- [Exercise brief]: Go through the listing below and list every line with "before".

- [Records for the exercise]:
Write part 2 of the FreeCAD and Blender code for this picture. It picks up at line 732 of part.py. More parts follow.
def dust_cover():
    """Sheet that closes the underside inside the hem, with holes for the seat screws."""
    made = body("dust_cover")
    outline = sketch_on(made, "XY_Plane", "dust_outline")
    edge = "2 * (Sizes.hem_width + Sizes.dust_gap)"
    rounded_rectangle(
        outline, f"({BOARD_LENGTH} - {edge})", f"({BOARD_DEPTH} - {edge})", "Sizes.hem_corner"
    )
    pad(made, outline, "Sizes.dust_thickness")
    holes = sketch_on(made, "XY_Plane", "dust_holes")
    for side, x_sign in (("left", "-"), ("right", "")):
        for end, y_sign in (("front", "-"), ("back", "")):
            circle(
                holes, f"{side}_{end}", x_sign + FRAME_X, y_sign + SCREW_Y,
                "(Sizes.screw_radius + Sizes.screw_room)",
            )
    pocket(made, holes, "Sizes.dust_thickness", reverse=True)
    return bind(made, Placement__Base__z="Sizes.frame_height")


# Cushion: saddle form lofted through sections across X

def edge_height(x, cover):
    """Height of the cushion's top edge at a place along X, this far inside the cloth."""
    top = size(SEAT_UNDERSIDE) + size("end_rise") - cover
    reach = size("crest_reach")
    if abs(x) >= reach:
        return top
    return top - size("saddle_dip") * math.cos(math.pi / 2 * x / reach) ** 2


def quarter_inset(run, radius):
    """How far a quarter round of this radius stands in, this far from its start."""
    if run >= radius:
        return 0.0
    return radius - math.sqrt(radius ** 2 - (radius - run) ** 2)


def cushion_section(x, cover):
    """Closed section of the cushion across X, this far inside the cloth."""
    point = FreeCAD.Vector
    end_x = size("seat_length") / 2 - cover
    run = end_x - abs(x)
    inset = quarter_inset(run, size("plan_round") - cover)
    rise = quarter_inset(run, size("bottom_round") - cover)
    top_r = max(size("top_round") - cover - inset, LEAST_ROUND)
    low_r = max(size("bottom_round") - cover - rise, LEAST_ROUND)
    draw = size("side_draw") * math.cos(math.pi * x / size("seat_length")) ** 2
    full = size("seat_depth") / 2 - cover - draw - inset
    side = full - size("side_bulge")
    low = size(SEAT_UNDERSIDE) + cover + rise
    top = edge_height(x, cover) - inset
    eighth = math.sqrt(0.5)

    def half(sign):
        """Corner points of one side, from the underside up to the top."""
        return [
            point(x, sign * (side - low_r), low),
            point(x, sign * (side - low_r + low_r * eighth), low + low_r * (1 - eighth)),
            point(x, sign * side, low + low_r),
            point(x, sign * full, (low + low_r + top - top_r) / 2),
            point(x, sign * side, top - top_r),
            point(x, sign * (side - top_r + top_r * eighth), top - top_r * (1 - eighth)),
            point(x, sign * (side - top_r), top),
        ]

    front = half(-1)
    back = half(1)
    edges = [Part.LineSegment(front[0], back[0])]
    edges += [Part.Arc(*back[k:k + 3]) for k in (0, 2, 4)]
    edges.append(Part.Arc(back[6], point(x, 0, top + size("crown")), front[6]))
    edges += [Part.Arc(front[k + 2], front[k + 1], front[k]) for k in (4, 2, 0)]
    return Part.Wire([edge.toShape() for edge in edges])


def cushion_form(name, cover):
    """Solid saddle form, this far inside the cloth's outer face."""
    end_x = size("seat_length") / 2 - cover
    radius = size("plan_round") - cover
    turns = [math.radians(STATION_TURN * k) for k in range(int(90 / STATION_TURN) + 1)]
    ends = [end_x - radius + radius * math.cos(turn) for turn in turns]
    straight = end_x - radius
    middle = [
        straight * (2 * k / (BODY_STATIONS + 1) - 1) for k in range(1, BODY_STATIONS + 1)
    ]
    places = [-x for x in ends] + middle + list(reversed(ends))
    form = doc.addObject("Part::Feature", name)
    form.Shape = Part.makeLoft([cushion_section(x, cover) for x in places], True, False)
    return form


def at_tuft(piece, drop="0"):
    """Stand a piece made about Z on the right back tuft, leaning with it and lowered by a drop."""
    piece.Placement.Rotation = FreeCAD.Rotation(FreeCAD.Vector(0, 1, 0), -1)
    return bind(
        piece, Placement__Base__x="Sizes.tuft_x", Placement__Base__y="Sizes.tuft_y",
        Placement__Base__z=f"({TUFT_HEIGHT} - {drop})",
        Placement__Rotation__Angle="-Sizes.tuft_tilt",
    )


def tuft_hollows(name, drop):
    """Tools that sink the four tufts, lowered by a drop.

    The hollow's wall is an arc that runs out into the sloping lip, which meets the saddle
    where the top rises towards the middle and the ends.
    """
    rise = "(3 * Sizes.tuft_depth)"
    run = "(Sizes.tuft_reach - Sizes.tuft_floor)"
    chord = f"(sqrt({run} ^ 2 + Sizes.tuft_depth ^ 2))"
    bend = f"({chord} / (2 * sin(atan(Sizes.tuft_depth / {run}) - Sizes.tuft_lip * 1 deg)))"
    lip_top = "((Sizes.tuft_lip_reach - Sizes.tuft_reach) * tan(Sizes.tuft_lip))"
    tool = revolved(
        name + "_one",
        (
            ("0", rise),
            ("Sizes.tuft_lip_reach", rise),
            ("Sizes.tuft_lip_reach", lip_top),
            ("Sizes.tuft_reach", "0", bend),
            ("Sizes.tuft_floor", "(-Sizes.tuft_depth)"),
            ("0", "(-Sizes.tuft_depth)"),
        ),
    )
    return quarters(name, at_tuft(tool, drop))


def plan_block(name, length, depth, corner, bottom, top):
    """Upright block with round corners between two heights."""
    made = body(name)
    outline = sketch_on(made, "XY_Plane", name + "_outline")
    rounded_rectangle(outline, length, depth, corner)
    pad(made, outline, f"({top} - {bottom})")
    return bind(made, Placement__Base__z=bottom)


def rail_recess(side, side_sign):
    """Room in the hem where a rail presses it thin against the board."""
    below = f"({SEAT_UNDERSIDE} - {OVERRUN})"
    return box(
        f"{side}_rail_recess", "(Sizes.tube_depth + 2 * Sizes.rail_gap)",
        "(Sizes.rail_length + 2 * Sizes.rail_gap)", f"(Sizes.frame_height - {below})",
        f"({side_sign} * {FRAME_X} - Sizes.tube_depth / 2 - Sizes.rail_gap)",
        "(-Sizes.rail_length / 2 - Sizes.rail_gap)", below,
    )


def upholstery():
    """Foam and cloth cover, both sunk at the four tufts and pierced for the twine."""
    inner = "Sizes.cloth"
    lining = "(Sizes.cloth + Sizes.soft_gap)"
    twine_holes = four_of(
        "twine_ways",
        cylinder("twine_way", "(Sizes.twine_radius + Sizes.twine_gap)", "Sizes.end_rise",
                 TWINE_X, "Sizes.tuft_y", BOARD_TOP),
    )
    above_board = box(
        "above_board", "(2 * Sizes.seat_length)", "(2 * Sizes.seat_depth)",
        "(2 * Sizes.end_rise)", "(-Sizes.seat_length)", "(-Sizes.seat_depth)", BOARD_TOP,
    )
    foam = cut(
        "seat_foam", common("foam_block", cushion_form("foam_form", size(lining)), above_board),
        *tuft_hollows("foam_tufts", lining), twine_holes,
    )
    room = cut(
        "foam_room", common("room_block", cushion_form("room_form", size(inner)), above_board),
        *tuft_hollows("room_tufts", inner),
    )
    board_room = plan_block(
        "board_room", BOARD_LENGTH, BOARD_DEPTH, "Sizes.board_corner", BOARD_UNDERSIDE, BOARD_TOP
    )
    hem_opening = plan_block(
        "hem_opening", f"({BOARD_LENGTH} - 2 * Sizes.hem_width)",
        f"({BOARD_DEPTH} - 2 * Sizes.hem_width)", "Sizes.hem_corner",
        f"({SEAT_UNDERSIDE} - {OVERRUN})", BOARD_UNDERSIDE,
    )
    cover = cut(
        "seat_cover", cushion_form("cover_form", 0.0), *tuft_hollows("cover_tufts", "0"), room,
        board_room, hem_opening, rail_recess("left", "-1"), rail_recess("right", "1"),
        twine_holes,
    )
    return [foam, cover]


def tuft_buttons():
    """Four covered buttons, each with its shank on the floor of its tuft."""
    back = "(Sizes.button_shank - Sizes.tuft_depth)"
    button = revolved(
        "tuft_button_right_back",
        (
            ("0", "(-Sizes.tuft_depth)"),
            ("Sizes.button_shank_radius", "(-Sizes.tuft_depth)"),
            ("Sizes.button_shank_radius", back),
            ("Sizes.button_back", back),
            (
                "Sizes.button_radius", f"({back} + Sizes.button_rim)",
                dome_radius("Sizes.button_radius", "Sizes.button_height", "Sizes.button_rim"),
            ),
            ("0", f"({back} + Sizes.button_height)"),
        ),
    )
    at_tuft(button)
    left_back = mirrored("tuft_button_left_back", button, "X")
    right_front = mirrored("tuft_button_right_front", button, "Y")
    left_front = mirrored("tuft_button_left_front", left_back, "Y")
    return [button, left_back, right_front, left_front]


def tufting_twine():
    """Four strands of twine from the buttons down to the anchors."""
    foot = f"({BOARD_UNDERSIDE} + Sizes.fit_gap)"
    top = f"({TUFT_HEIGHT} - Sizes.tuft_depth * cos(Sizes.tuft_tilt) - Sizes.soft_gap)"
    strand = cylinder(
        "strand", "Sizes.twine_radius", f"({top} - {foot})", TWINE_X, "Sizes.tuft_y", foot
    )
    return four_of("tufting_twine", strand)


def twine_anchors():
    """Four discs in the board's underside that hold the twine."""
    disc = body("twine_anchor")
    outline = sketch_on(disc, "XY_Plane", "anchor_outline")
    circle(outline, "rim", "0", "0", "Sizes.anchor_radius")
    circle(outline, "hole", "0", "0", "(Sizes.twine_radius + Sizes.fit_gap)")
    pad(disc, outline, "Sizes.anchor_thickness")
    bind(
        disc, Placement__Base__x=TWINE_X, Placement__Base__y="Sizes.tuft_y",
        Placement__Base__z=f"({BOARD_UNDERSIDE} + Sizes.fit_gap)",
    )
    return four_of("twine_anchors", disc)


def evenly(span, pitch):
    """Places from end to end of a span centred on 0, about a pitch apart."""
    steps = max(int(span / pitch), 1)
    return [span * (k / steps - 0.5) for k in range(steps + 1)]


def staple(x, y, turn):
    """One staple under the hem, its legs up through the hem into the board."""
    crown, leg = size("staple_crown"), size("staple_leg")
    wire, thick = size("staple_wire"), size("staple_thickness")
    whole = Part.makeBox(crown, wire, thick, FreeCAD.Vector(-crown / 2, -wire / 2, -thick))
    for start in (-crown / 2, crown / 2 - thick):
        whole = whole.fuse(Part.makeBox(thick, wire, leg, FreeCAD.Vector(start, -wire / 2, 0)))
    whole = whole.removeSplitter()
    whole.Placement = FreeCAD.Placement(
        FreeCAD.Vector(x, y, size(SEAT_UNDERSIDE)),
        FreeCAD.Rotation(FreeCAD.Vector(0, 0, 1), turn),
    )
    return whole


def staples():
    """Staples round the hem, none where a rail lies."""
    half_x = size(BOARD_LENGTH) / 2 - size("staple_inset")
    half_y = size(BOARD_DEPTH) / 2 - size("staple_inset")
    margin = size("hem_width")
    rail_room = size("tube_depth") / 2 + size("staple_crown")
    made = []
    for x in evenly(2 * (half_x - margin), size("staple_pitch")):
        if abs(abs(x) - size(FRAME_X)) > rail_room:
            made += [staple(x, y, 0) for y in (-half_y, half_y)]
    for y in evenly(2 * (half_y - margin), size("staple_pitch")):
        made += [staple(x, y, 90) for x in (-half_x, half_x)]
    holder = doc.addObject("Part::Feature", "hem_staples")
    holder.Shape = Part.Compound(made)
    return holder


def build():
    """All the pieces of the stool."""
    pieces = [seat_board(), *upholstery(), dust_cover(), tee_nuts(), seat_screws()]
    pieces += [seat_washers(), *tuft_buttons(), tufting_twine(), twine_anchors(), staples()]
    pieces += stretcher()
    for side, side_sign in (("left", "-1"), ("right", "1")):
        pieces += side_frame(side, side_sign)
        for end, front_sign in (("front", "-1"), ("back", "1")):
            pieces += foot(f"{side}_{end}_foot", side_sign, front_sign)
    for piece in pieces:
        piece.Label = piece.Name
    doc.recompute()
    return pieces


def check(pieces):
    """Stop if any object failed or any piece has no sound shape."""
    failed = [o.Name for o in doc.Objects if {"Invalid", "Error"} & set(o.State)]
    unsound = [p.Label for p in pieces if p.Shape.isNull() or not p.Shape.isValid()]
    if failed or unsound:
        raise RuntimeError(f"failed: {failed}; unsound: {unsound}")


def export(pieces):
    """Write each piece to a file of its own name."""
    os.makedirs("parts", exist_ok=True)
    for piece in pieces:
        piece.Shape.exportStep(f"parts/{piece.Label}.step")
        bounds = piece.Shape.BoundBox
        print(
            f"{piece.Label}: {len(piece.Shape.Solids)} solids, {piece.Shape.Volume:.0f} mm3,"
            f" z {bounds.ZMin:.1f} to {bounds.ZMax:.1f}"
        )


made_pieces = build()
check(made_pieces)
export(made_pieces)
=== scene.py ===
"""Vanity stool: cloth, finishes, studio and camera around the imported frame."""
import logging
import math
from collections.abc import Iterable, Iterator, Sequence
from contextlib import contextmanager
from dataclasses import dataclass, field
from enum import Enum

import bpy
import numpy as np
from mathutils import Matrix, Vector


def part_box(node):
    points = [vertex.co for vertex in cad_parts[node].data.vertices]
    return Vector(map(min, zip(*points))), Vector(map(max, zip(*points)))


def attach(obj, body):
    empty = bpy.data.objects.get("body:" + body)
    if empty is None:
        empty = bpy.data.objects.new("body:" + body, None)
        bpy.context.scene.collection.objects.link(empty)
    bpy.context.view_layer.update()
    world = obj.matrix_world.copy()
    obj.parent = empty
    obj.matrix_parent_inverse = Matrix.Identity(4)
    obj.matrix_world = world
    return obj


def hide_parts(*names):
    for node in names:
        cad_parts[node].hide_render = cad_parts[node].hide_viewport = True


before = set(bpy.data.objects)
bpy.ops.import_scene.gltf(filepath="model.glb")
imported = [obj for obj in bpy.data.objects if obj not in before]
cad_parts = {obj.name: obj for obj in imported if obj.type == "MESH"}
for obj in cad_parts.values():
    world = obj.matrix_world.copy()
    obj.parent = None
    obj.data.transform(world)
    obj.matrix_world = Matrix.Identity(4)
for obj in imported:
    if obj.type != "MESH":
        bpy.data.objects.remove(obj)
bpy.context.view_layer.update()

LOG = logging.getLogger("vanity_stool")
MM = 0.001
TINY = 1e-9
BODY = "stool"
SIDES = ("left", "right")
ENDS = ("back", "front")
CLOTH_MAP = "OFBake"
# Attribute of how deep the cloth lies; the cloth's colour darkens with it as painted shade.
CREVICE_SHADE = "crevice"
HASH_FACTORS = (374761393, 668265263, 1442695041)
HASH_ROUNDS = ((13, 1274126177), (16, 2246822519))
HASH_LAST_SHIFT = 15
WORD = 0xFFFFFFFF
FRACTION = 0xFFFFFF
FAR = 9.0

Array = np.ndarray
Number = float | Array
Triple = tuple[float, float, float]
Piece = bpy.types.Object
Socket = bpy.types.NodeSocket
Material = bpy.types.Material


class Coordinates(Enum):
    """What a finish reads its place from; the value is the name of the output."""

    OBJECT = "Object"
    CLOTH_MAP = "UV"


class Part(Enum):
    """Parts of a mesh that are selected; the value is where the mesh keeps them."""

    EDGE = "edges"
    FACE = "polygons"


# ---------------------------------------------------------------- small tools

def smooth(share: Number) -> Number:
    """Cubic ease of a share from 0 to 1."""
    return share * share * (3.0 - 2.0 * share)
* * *
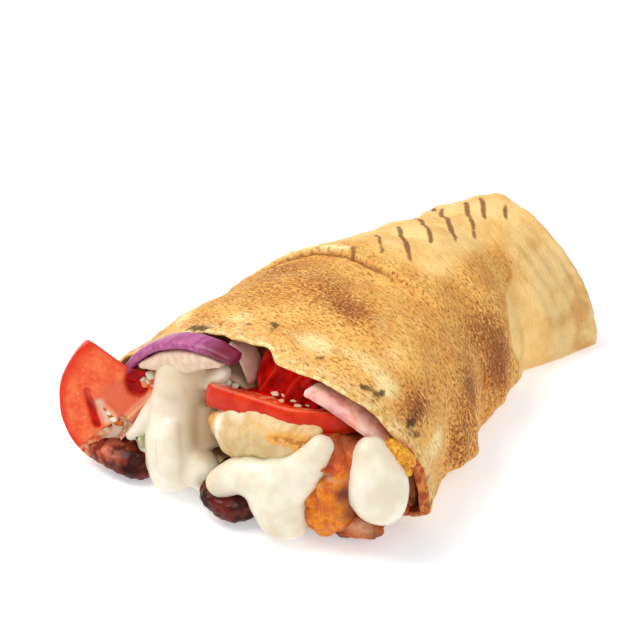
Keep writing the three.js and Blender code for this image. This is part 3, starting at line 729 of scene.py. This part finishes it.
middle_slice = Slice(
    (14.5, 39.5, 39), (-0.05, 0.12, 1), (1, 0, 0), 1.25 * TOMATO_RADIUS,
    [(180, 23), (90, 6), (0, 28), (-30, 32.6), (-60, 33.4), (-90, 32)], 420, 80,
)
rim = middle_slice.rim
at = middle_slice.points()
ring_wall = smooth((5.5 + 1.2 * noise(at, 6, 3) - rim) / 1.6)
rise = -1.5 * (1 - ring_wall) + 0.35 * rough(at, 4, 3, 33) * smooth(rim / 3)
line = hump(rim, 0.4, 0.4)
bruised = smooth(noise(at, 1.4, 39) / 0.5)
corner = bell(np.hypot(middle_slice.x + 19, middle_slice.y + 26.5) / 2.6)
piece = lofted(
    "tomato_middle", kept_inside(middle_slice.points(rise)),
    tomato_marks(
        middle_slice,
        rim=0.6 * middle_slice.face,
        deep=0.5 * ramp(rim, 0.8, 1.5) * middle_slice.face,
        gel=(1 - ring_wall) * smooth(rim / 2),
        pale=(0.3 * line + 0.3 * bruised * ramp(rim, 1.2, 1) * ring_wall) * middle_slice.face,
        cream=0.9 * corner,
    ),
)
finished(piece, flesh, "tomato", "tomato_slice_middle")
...
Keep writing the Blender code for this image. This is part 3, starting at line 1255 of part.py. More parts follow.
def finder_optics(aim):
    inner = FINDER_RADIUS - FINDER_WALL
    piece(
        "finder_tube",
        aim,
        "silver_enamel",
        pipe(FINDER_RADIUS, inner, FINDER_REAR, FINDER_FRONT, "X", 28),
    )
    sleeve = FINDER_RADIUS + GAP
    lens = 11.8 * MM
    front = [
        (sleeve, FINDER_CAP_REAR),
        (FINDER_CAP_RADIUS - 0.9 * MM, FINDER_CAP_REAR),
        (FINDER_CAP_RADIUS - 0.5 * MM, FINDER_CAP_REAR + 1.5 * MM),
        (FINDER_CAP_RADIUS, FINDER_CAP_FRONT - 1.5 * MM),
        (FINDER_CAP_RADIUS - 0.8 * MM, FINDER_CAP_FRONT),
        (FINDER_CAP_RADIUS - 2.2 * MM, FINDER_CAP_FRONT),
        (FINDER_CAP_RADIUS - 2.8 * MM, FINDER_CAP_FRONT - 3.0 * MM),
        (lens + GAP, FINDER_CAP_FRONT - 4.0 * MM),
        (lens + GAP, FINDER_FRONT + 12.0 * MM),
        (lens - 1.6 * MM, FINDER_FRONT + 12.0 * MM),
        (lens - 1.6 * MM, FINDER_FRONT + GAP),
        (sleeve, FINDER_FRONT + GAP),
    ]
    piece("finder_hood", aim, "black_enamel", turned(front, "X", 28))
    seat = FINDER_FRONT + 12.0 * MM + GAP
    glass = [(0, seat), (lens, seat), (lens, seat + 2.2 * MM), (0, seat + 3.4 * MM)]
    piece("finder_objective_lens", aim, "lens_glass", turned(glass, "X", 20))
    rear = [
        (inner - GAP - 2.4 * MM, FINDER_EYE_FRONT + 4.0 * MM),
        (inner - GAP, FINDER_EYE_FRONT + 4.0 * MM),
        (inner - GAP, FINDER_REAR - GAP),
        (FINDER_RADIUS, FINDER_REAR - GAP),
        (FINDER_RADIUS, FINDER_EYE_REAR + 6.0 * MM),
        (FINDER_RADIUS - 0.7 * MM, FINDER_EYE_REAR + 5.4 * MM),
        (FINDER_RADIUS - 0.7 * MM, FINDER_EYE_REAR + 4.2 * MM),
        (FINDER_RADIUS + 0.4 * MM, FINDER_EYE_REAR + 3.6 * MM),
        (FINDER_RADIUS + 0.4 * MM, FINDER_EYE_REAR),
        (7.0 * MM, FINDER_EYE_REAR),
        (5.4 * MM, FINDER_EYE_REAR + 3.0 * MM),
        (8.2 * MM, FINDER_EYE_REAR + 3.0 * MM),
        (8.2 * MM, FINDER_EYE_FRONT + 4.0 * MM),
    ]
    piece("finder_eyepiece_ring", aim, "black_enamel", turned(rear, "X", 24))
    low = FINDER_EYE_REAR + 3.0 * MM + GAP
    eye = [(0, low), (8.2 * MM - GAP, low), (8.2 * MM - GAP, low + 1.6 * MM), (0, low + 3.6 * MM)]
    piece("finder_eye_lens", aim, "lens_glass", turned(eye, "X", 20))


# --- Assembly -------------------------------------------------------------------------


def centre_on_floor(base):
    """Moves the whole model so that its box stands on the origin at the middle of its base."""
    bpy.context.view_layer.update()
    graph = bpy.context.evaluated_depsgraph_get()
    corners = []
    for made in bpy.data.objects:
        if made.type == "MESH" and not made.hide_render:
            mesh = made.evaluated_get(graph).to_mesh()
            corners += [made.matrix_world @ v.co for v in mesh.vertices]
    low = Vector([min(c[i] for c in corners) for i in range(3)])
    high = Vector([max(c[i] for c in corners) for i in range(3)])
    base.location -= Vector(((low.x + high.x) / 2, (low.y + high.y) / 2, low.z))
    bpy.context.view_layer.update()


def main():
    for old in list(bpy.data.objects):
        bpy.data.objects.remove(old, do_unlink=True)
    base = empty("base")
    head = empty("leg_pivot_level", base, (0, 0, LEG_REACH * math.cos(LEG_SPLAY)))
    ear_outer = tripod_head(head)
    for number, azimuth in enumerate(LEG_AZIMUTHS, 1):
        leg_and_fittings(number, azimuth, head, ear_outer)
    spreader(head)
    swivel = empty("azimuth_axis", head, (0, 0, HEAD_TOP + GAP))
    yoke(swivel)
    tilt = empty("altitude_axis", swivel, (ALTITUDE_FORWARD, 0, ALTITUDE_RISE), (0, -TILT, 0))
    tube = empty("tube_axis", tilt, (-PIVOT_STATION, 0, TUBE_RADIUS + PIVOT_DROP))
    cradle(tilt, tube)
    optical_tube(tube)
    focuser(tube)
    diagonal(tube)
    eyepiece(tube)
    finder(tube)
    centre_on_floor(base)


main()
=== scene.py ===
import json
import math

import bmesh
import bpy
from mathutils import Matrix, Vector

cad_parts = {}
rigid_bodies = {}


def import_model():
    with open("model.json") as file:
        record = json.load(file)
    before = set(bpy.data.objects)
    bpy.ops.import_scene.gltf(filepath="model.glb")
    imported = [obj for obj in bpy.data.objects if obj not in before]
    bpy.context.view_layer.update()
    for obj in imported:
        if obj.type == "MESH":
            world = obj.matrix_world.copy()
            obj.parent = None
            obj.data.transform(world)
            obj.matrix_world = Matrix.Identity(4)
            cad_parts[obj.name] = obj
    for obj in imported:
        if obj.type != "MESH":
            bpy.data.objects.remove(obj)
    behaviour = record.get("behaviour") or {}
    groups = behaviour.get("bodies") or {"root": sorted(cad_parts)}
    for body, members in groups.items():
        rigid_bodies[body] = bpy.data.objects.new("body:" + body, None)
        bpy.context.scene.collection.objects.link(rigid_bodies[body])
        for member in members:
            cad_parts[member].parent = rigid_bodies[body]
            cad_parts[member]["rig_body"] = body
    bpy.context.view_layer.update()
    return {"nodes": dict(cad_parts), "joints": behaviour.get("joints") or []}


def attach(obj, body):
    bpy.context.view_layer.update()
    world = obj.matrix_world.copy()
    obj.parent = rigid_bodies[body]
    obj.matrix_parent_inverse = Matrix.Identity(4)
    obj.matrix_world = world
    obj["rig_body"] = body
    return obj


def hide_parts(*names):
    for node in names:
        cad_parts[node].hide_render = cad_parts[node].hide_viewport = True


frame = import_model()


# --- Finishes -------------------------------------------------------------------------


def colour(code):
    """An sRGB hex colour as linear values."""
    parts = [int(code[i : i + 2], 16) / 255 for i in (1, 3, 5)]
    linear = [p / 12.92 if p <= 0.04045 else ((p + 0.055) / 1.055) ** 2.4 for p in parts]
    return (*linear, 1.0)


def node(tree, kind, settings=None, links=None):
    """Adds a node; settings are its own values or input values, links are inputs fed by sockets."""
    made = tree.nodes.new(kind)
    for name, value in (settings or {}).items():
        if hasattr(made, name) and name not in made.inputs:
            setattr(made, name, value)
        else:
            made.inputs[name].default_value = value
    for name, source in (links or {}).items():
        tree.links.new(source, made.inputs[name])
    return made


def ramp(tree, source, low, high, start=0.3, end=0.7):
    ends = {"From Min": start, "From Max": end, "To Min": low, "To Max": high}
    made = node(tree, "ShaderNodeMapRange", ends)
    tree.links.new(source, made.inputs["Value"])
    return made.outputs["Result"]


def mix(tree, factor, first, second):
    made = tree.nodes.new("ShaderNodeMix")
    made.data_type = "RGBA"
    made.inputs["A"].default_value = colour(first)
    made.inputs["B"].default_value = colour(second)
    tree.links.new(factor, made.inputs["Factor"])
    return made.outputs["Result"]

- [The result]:
before = set(bpy.data.objects)
imported = [obj for obj in bpy.data.objects if obj not in before]
    before = set(bpy.data.objects)
    imported = [obj for obj in bpy.data.objects if obj not in before]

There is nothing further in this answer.